* Goal *
Reproduce only the lines of the material below that start at the line containing "The Blender code" and stop at the line containing "TRY_ALONG = 31". Keep both end lines.

* Extracted material *
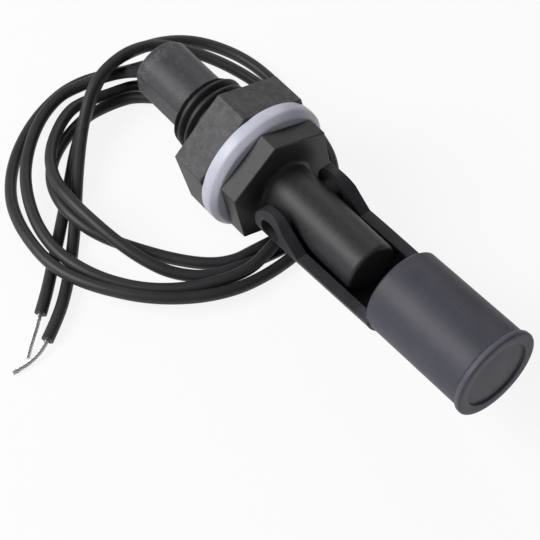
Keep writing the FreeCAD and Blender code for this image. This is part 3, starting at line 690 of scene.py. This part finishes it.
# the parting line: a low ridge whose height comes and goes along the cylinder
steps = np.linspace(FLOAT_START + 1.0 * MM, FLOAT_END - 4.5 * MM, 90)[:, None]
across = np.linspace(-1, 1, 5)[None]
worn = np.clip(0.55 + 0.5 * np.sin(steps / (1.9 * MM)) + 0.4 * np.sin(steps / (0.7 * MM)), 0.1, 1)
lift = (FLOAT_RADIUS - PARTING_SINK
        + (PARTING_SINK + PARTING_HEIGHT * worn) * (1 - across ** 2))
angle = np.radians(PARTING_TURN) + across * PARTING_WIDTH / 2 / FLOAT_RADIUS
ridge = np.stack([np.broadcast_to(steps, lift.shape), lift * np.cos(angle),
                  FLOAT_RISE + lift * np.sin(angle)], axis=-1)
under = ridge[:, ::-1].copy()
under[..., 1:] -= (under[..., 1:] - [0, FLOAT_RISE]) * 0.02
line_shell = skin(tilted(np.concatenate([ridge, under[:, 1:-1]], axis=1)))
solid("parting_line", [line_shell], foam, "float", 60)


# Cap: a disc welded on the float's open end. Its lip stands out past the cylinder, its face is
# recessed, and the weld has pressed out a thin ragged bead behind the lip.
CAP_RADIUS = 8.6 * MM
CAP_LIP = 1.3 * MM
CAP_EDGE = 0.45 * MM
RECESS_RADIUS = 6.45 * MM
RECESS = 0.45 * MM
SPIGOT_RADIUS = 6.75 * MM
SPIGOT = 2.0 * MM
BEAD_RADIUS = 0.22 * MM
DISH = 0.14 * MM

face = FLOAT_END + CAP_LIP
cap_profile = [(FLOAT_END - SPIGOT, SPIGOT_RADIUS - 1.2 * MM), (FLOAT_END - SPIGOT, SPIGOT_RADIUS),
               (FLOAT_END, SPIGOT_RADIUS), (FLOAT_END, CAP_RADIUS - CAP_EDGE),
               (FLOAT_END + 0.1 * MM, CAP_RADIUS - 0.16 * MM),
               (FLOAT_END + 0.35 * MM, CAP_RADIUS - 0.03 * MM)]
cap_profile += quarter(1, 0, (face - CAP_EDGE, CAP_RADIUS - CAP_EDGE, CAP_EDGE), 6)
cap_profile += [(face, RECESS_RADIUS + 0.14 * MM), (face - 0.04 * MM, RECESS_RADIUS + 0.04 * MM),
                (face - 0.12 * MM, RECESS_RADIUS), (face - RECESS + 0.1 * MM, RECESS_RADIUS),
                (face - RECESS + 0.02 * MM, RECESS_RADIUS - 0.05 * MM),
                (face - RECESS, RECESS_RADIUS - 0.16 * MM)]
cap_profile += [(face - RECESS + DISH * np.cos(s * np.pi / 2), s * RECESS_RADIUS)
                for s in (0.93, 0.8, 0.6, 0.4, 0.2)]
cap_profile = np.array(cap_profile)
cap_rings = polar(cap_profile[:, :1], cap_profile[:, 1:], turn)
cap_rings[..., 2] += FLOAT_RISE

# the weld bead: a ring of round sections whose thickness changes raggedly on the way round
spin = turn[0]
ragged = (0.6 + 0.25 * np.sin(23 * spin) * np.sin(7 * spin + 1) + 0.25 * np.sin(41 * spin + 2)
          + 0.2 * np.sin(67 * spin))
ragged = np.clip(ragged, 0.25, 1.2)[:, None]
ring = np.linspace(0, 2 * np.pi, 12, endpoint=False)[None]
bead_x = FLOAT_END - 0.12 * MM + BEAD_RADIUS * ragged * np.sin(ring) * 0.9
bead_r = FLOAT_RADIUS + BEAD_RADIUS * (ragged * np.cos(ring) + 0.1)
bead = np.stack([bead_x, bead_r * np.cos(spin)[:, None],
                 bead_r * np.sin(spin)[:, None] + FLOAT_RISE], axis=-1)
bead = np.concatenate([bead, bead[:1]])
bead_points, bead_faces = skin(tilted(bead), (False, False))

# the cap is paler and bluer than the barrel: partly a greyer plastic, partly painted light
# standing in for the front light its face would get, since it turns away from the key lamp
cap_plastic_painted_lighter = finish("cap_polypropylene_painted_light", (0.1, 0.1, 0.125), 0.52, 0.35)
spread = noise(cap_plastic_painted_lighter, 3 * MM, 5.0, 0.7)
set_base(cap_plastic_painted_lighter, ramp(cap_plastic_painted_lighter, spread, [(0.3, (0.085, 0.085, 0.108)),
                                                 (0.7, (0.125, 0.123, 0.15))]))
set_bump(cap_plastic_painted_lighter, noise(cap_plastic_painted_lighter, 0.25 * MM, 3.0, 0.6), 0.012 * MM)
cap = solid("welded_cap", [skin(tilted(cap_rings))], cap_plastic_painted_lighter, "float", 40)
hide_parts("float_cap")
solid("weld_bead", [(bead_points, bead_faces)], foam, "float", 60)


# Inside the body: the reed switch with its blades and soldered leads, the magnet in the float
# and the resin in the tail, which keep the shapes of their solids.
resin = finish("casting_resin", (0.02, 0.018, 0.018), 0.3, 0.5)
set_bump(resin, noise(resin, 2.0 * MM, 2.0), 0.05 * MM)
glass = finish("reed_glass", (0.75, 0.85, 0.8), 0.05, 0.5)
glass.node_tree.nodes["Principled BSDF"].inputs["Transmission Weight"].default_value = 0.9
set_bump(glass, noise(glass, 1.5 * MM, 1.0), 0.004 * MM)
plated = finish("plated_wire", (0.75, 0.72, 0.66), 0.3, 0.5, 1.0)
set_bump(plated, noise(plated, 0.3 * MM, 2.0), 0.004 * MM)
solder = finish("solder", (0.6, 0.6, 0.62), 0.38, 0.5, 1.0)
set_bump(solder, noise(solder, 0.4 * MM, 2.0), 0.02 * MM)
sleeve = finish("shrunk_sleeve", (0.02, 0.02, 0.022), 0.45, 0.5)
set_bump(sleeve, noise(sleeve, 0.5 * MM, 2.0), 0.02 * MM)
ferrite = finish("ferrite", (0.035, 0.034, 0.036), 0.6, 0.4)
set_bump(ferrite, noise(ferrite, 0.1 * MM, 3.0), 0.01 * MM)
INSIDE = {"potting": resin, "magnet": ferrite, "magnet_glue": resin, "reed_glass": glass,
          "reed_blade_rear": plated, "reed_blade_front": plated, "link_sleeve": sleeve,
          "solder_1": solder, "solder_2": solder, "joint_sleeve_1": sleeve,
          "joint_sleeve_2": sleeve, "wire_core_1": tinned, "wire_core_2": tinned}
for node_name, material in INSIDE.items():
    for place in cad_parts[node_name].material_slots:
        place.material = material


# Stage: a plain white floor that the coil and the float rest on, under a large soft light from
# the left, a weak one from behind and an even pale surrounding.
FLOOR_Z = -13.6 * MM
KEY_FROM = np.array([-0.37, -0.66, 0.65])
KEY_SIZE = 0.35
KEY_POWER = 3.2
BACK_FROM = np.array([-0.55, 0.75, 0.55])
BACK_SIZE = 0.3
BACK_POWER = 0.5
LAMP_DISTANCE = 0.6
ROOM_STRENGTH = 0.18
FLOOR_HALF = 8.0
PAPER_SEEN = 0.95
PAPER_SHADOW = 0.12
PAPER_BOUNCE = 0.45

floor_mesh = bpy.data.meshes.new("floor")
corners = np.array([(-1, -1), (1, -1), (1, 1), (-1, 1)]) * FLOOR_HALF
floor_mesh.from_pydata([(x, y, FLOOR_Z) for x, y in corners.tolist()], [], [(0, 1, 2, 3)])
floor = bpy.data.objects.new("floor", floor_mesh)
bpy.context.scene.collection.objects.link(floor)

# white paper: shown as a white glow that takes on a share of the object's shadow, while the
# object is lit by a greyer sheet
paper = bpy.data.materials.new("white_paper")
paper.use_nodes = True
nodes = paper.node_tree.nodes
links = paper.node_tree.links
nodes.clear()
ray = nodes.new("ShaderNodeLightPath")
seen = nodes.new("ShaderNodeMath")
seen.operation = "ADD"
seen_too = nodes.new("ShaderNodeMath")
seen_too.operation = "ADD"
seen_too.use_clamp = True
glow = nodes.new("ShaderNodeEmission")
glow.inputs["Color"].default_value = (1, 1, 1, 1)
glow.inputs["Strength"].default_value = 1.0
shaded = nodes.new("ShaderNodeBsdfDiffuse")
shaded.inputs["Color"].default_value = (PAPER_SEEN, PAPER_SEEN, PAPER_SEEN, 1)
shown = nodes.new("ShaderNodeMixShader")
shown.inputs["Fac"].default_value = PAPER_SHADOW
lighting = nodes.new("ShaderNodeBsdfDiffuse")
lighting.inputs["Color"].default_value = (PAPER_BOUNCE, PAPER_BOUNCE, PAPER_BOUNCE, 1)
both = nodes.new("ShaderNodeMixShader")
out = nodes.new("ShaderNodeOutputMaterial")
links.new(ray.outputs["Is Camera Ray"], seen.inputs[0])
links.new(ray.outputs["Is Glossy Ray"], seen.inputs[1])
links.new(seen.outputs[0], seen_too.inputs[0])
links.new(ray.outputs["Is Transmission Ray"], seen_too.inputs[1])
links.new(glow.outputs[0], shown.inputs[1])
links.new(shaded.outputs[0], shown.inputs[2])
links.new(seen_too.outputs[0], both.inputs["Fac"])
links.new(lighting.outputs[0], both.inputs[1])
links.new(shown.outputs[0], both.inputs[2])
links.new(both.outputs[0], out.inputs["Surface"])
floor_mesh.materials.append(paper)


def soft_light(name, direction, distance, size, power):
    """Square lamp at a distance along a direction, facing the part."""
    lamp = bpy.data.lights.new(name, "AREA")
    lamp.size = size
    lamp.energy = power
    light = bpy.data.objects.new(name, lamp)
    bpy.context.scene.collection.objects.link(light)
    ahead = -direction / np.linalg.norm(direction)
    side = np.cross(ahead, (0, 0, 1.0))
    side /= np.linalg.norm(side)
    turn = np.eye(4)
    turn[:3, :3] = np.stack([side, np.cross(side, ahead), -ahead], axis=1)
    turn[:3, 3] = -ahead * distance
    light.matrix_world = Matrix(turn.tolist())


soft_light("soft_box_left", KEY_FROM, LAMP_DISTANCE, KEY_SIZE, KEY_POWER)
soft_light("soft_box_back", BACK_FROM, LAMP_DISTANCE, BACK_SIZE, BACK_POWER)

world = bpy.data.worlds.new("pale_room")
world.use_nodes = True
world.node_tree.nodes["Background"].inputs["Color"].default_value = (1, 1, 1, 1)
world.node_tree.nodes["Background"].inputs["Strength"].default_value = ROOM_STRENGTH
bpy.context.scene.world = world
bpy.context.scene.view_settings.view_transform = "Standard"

--

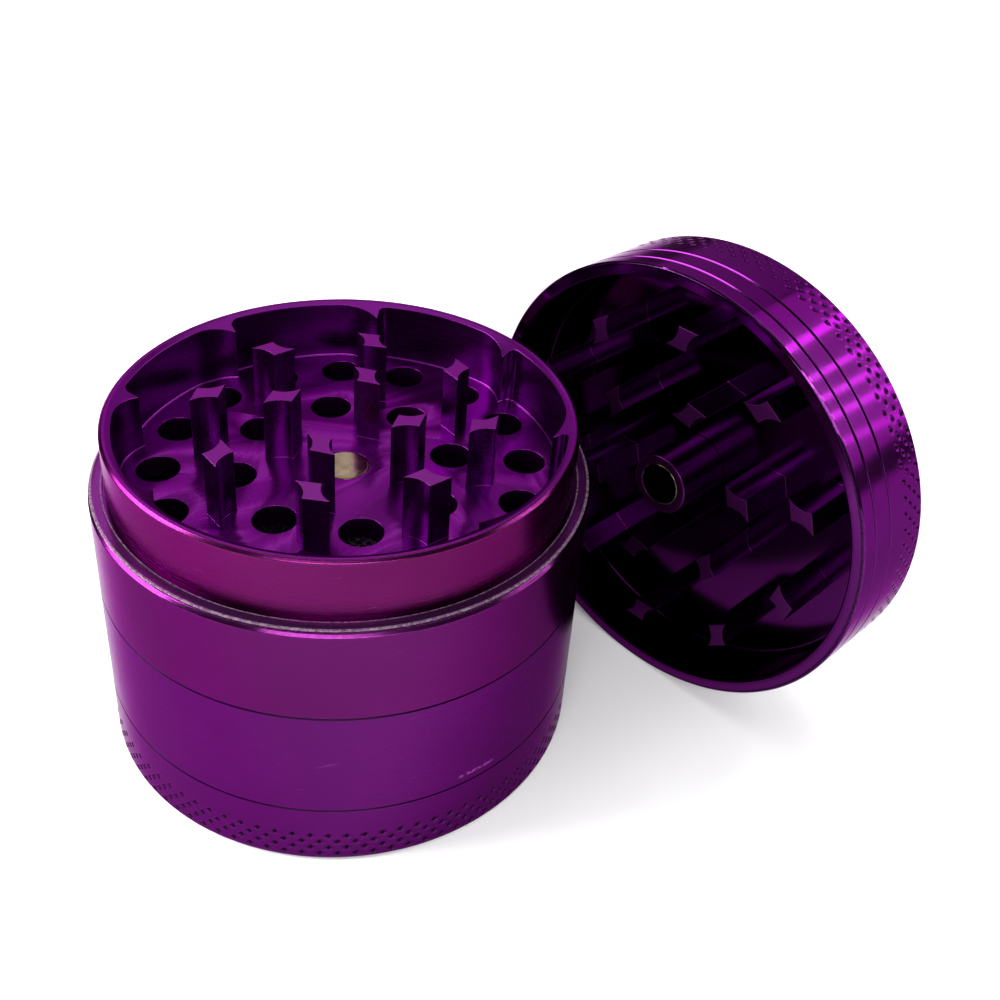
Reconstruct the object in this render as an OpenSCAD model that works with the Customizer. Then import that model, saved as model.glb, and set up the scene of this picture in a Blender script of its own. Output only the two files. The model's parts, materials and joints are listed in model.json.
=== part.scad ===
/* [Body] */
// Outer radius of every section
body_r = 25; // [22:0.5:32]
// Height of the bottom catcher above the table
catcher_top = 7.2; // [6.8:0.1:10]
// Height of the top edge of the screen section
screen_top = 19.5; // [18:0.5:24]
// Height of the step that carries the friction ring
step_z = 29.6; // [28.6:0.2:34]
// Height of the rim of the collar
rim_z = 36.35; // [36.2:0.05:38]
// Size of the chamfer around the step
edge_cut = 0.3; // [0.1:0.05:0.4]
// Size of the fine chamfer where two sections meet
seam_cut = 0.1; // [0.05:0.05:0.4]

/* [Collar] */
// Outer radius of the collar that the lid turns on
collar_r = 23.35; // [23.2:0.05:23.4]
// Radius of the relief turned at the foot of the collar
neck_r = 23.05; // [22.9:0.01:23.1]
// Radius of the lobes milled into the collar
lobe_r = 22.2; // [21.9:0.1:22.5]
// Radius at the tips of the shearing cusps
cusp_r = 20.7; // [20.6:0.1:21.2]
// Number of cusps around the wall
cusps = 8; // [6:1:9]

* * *

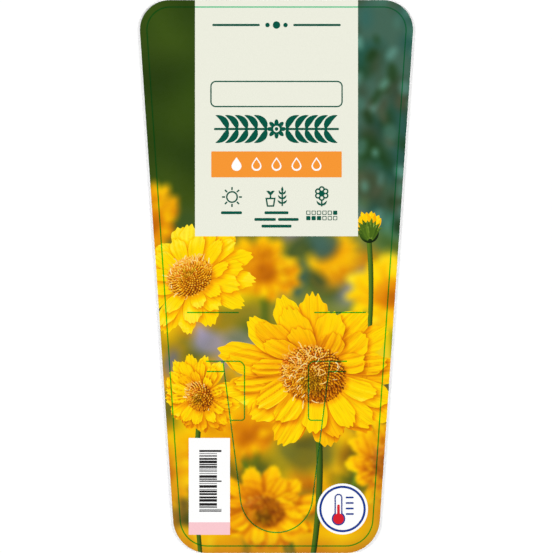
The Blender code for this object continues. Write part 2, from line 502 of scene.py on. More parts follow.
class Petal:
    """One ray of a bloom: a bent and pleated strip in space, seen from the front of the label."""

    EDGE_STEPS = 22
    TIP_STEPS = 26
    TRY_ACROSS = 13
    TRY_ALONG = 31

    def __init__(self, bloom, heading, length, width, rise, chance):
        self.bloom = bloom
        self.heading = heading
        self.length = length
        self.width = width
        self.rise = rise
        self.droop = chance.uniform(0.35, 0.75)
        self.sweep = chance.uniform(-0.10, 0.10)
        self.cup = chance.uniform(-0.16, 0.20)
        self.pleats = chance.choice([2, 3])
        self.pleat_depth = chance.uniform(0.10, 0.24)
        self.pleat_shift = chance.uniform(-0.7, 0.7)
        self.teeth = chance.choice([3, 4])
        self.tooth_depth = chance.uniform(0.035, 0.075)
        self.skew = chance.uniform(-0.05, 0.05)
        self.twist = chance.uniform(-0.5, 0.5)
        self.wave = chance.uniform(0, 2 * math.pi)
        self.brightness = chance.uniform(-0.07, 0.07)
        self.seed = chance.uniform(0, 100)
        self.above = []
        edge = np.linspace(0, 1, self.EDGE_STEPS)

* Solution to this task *
The Blender code for this object continues. Write part 2, from line 502 of scene.py on. More parts follow.
class Petal:
    """One ray of a bloom: a bent and pleated strip in space, seen from the front of the label."""

    EDGE_STEPS = 22
    TIP_STEPS = 26
    TRY_ACROSS = 13
    TRY_ALONG = 31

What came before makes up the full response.